ALL ON 4
This concept was introduced by Nobel Biocare, Sweden. But what is an all‐on‐4 technique? Who should consider it? Is it considered safe? And how is it different from common implants?
Nobel Biocare presented this treatment as a means of overcoming limitations in the human mandible. This treatment is basically immediate‐function protocols involving the use of dental implant supported prostheses for the rehabilitation of completely edentulous mandibles and are documented as having a high success rates.
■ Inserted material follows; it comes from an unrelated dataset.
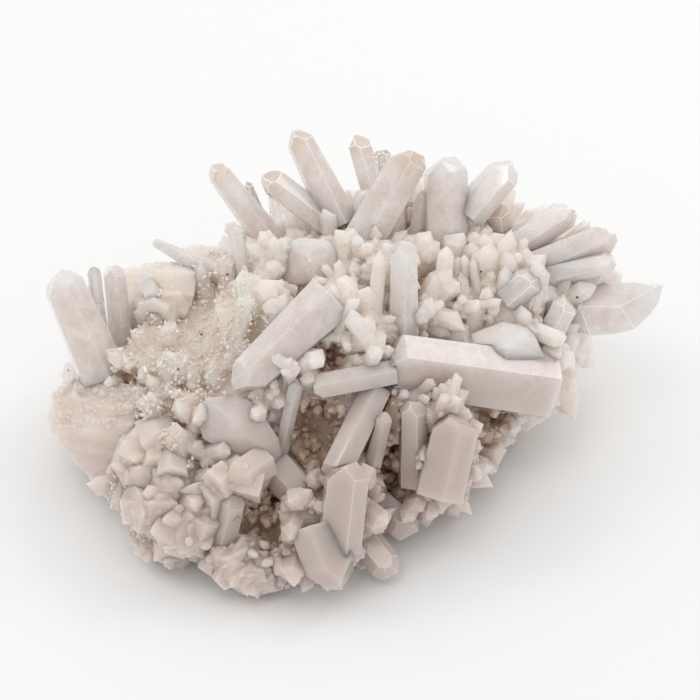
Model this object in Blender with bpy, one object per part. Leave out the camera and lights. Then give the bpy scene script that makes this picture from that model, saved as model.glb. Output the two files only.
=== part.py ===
"""Quartz crystal cluster: milky prisms grown over a lump of massive quartz with a broken flat base.

Units are metres and +Z is up. The cluster rests on Z = 0, its display side looks along -Y and up,
and its length runs along X. Sizes inside the tables are millimetres, turned to metres by MM.
"""
import math
import random

import bmesh
import bpy
from mathutils import Matrix, Vector, noise
from mathutils.bvhtree import BVHTree

MM = 0.001

# Driving dimensions
DISPLAY_TILT = math.radians(40)     # how far the display side leans back from upright
MIDDLE_HEIGHT = 38                  # height of the display side's middle, mm
SOCKET_GAP = 0.3 * MM               # clearance between a crystal and what it has grown into
FACE_SLOPE = math.radians(51.8)     # quartz: angle from the long axis to a pointed end's face normal
LUMP_MIDDLE = Vector((-8, 6, 24)) * MM
LUMP_FINENESS = 4                   # how often the lump's facets are halved
LEDGE_SIZE = 11 * MM
LEDGE_HEIGHT = 5 * MM
SWELL_SIZE = 24 * MM
SWELL_HEIGHT = 5 * MM
ROOT_DEPTH = 3 * MM                 # how far a crystal's root reaches into the lump
SMALL_CRYSTALS = 86                 # small crystals fused to the lump
SMALL_WIDTHS = (3 * MM, 6.5 * MM)
LOWEST_SMALL = 9 * MM               # no small crystal grows nearer the ground than this
GROWTH_SEED = 23

# Directions of the display side: across it, up it, and out of it
ACROSS = Vector((1, 0, 0))
UPWARD = Vector((0, math.sin(DISPLAY_TILT), math.cos(DISPLAY_TILT)))
OUTWARD = Vector((0, -math.cos(DISPLAY_TILT), math.sin(DISPLAY_TILT)))
MIDDLE = Vector((0, 0, MIDDLE_HEIGHT * MM))

# The rough lump, as overlapping boulders: centre and half sizes in mm
BOULDERS = [
    ((-10, 8, 25), (56, 50, 40)),
    ((-55, 0, 24), (33, 31, 25)),
    ((37, 22, 34), (34, 31, 26)),
    ((-22, -38, 9), (36, 25, 20)),
    ((8, 28, 46), (37, 29, 21)),
    ((-78, 2, 28), (10, 14, 12)),
    ((-50, -28, 10), (27, 25, 18)),
    ((60, 26, 44), (12, 15, 10)),
    ((44, 36, 48), (18, 16, 14)),
    ((18, -24, 20), (20, 15, 15)),
    ((-8, 26, 8), (56, 38, 22)),
]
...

The loss of alveolar bone with a relative surfacing of the inferior alveolar nerve in the mandible is a result of posterior teeth loss, particularly at an early age, thus often prohibiting placement of implants in the posterior regions. An alternative could be the use of tilted implants, which allows for maximum use of the existing bone and placement of posterior fixed teeth with minimum cantilevers in a region where bone height and nerve proximity does not allow for the placement of axial implants.
In this treatment, only 4 implants are utilized. Two are placed vertically in the anterior and the other two placed with an angle up to 45 degrees in the posterior region. Unlike other implants, multi‐unit abutments are placed and can provide soon-to-be edentulous patients with an immediate restoration.
Based on the optimal number of four implants for supporting full‐arch prosthesis in an edentulous jaw, the concept benefits from the posterior tilting of the two distal implants with a maximum of a two tooth distal cantilever in the final prosthesis. Optimized bone support with minimum bone volume is provided in this treatment.
With this said, these are not the only benefits as improved anchorage along with vital structures avoidance (such as mandibular nerve or the maxilla sinus) are also results of the tilting of implants in the maxilla optimizing load distribution and allowing for a final prosthesis with up to 12 teeth. One can conclude that there is a clear biomechanical advantage in using splinted tilted distal implants, rather than axial implants, supporting distal cantilever teeth.
The step by step procedure of the treatment.
• The first step of the procedure includes:
Wax Try‐in Denture /Re‐mount and Equilibration/ Cross Mount and Occlusal Guide / Bite Registration / Duplicate Denture and Surgical Template/ Adding ٠30-45 Degree Angulation for Posterior Implant, Indication of the Amount of Ridge Reduction and Marking the Surgical Template.
• The second step involves:
Marking Vertical Dimension of Occlusion prior to Surgery/ teeth extraction / dental implant placement / Attachment of Multi‐Unit Abutments / Index position of Multi‐Unit Abutments / Hollowing‐out space in denture for Temporary Coping Multi‐unit / Attaching Temporary Coping Multi‐unit to Multi‐Unit Abutments / Reducing the Height of Temporary Coping Multi‐Unit / Rubber Dam attachment / Picking‐up Temporary Coping Multi‐unit cylinders / Removing Prosthesis with Temporary Coping Multi‐unit cylinders processed in acrylic / Converting from Immediate Denture to Fixed Implant Bridge / Polishing and Smoothing the Surface of Fixed Implant Bridge and finally Attaching Provisional Fixed Implant Bridge Prosthesis with Prosthetic Screws.
In a research done on 245 patients with a total of 980 immediate‐function implants (four per patient) placed in the anterior region to support fixed full‐arch mandibular prostheses. The results were as follows: a total of 21 implants failed in 13 patients, giving cumulative patient‐related and implant‐related success rates of 94.8% and 98.1%, respectively, at five years, and 93.8% and 94.8%, respectively, with up to 10 years of follow‐up. The prostheses’ survival rate was 99.2% with up to 10 years of follow up.
These results support the conclusion that the All‐on‐4 immediate‐function implant concept is viable and a patient friendly long term stable treatment.